>>>>>
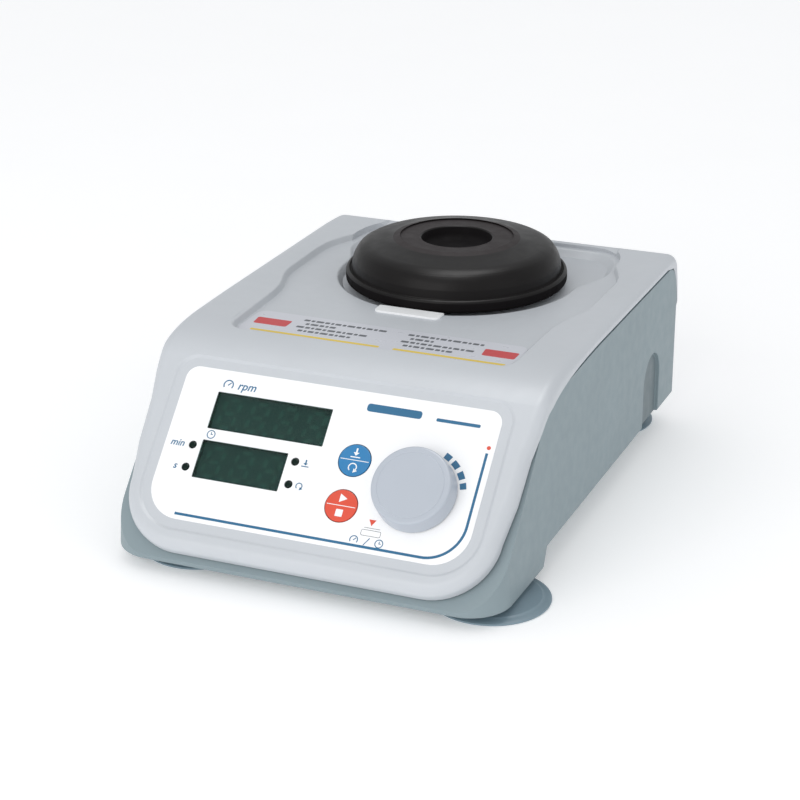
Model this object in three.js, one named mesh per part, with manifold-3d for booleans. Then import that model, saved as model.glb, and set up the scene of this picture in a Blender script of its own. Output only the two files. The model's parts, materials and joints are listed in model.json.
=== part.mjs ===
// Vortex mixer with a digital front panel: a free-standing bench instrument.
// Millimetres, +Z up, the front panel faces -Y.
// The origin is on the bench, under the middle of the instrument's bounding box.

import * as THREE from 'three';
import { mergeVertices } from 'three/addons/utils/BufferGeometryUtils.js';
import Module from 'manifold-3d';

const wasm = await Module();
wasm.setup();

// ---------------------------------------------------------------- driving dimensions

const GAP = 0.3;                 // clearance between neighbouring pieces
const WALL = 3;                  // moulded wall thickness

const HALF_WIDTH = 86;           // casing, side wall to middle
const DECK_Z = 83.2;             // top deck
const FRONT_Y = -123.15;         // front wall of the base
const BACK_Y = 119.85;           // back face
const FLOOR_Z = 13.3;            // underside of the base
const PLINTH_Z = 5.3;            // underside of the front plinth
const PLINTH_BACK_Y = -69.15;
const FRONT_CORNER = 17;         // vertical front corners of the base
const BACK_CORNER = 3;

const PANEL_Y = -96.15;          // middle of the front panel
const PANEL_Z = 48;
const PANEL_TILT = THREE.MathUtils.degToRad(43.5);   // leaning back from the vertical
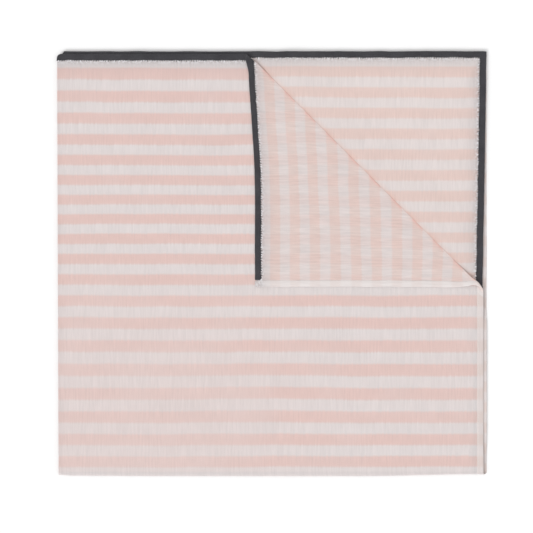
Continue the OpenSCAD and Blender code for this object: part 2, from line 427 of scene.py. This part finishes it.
<<<<<
__Your instructions__: Would you restate each of the entries word for word?

__Answer to the task__:
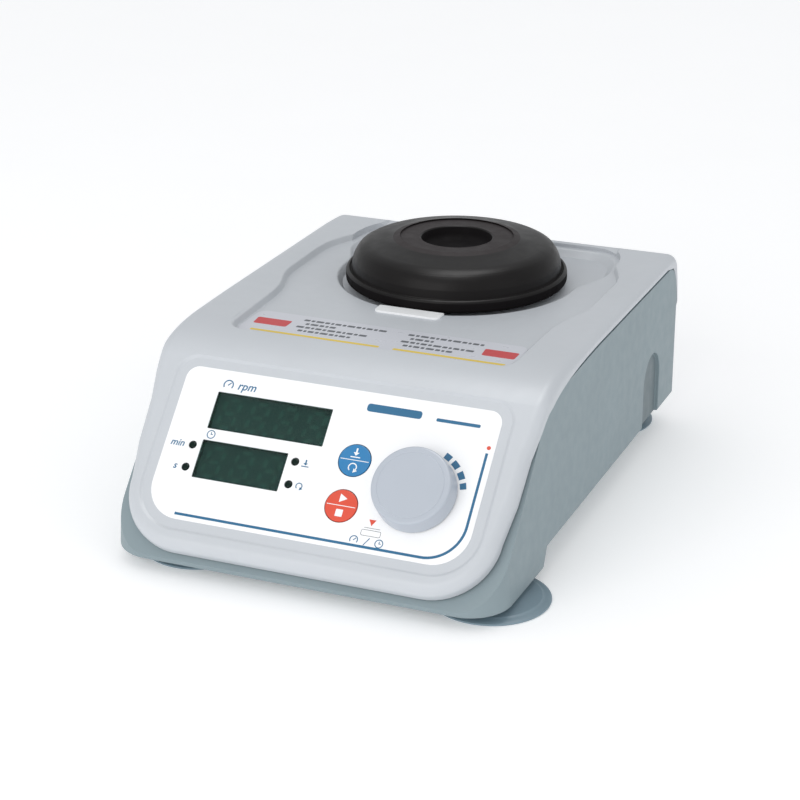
Model this object in three.js, one named mesh per part, with manifold-3d for booleans. Then import that model, saved as model.glb, and set up the scene of this picture in a Blender script of its own. Output only the two files. The model's parts, materials and joints are listed in model.json.
=== part.mjs ===
// Vortex mixer with a digital front panel: a free-standing bench instrument.
// Millimetres, +Z up, the front panel faces -Y.
// The origin is on the bench, under the middle of the instrument's bounding box.

import * as THREE from 'three';
import { mergeVertices } from 'three/addons/utils/BufferGeometryUtils.js';
import Module from 'manifold-3d';

const wasm = await Module();
wasm.setup();

// ---------------------------------------------------------------- driving dimensions

const GAP = 0.3;                 // clearance between neighbouring pieces
const WALL = 3;                  // moulded wall thickness

const HALF_WIDTH = 86;           // casing, side wall to middle
const DECK_Z = 83.2;             // top deck
const FRONT_Y = -123.15;         // front wall of the base
const BACK_Y = 119.85;           // back face
const FLOOR_Z = 13.3;            // underside of the base
const PLINTH_Z = 5.3;            // underside of the front plinth
const PLINTH_BACK_Y = -69.15;
const FRONT_CORNER = 17;         // vertical front corners of the base
const BACK_CORNER = 3;

const PANEL_Y = -96.15;          // middle of the front panel
const PANEL_Z = 48;
const PANEL_TILT = THREE.MathUtils.degToRad(43.5);   // leaning back from the vertical
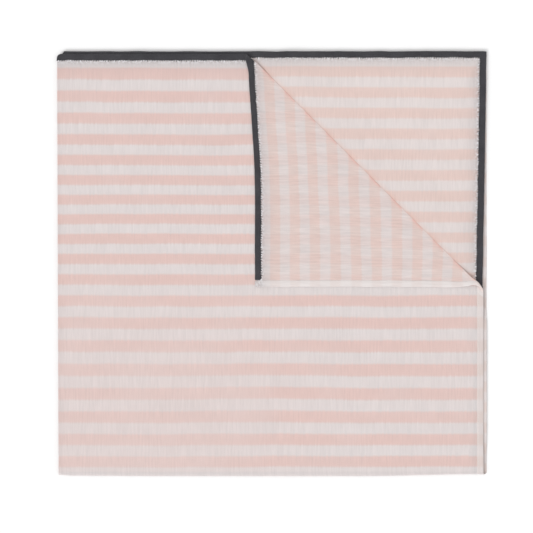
Continue the OpenSCAD and Blender code for this object: part 2, from line 427 of scene.py. This part finishes it.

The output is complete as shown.